- Work instructions -
Write out the data again in full, exactly as it reads.

- Raw data -
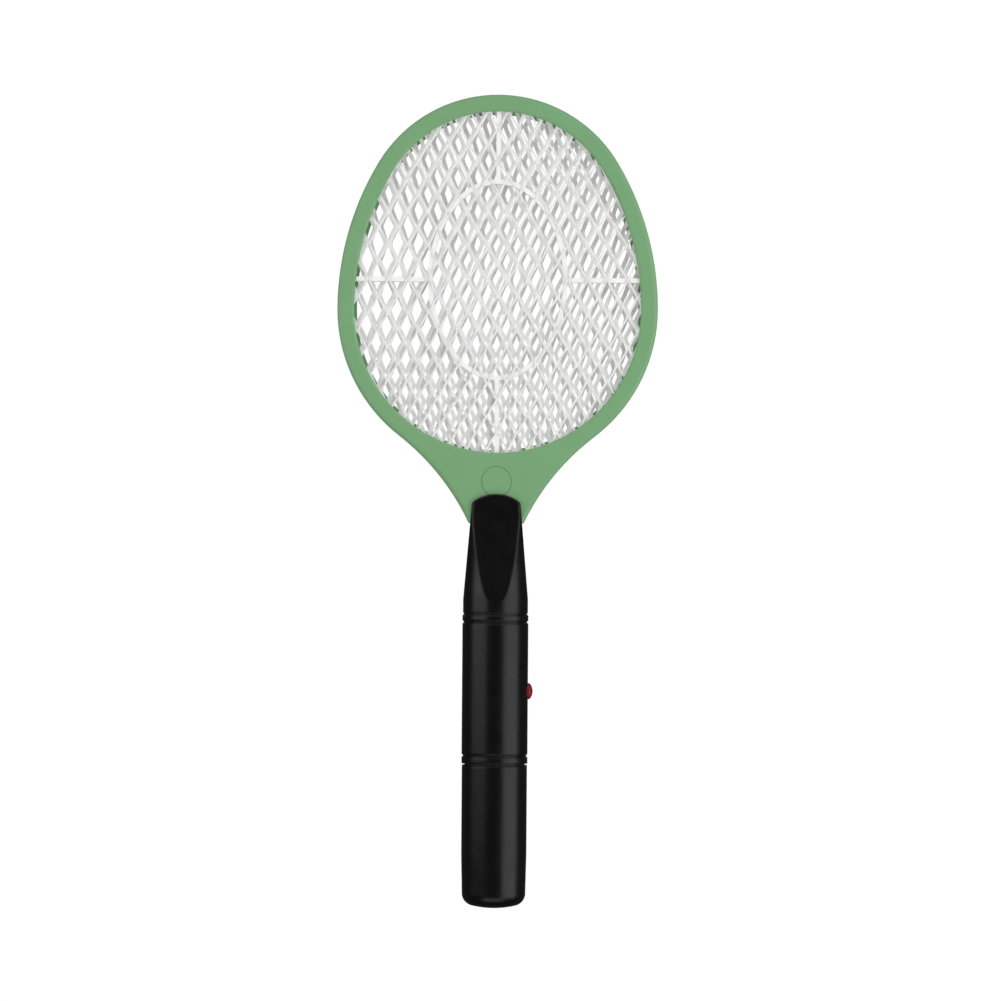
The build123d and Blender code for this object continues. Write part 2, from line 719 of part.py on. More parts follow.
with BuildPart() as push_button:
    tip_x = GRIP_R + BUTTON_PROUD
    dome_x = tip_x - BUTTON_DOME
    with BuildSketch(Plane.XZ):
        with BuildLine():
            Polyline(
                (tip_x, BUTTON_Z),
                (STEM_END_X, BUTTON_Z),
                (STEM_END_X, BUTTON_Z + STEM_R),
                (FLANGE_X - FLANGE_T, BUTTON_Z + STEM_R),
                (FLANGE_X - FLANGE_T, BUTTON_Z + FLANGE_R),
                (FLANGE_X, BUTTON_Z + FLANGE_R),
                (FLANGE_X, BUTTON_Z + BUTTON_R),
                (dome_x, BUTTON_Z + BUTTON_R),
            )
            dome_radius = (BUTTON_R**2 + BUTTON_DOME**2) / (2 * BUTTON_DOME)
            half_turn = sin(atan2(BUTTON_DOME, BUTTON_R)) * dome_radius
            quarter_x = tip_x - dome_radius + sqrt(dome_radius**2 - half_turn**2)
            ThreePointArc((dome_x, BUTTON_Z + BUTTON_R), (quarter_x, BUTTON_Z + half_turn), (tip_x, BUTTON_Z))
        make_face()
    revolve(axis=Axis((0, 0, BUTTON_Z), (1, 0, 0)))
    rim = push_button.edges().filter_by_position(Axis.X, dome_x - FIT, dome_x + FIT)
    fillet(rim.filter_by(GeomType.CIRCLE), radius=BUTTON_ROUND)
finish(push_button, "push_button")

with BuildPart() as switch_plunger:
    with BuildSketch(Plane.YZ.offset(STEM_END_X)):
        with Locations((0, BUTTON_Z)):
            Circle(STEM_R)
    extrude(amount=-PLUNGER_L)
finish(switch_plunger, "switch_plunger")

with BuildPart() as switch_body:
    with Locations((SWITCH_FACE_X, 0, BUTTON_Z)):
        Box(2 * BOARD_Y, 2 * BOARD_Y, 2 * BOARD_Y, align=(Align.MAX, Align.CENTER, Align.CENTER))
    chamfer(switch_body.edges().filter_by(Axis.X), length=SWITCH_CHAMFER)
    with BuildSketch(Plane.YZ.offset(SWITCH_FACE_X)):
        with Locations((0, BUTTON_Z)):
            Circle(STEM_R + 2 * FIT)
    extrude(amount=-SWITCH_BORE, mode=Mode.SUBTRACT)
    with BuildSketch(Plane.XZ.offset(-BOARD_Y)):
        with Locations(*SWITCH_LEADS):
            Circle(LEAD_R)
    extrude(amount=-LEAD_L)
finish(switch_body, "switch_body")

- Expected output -
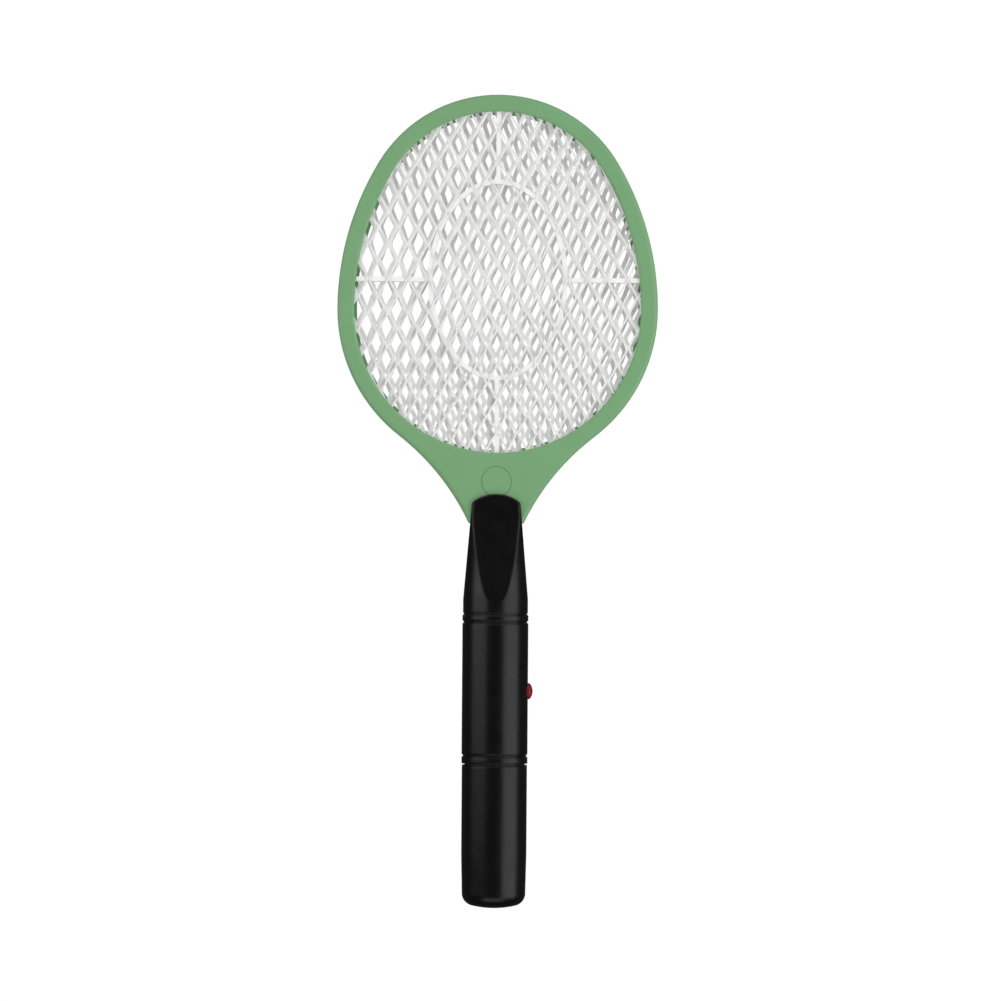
The build123d and Blender code for this object continues. Write part 2, from line 719 of part.py on. More parts follow.
with BuildPart() as push_button:
    tip_x = GRIP_R + BUTTON_PROUD
    dome_x = tip_x - BUTTON_DOME
    with BuildSketch(Plane.XZ):
        with BuildLine():
            Polyline(
                (tip_x, BUTTON_Z),
                (STEM_END_X, BUTTON_Z),
                (STEM_END_X, BUTTON_Z + STEM_R),
                (FLANGE_X - FLANGE_T, BUTTON_Z + STEM_R),
                (FLANGE_X - FLANGE_T, BUTTON_Z + FLANGE_R),
                (FLANGE_X, BUTTON_Z + FLANGE_R),
                (FLANGE_X, BUTTON_Z + BUTTON_R),
                (dome_x, BUTTON_Z + BUTTON_R),
            )
            dome_radius = (BUTTON_R**2 + BUTTON_DOME**2) / (2 * BUTTON_DOME)
            half_turn = sin(atan2(BUTTON_DOME, BUTTON_R)) * dome_radius
            quarter_x = tip_x - dome_radius + sqrt(dome_radius**2 - half_turn**2)
            ThreePointArc((dome_x, BUTTON_Z + BUTTON_R), (quarter_x, BUTTON_Z + half_turn), (tip_x, BUTTON_Z))
        make_face()
    revolve(axis=Axis((0, 0, BUTTON_Z), (1, 0, 0)))
    rim = push_button.edges().filter_by_position(Axis.X, dome_x - FIT, dome_x + FIT)
    fillet(rim.filter_by(GeomType.CIRCLE), radius=BUTTON_ROUND)
finish(push_button, "push_button")

with BuildPart() as switch_plunger:
    with BuildSketch(Plane.YZ.offset(STEM_END_X)):
        with Locations((0, BUTTON_Z)):
            Circle(STEM_R)
    extrude(amount=-PLUNGER_L)
finish(switch_plunger, "switch_plunger")

with BuildPart() as switch_body:
    with Locations((SWITCH_FACE_X, 0, BUTTON_Z)):
        Box(2 * BOARD_Y, 2 * BOARD_Y, 2 * BOARD_Y, align=(Align.MAX, Align.CENTER, Align.CENTER))
    chamfer(switch_body.edges().filter_by(Axis.X), length=SWITCH_CHAMFER)
    with BuildSketch(Plane.YZ.offset(SWITCH_FACE_X)):
        with Locations((0, BUTTON_Z)):
            Circle(STEM_R + 2 * FIT)
    extrude(amount=-SWITCH_BORE, mode=Mode.SUBTRACT)
    with BuildSketch(Plane.XZ.offset(-BOARD_Y)):
        with Locations(*SWITCH_LEADS):
            Circle(LEAD_R)
    extrude(amount=-LEAD_L)
finish(switch_body, "switch_body")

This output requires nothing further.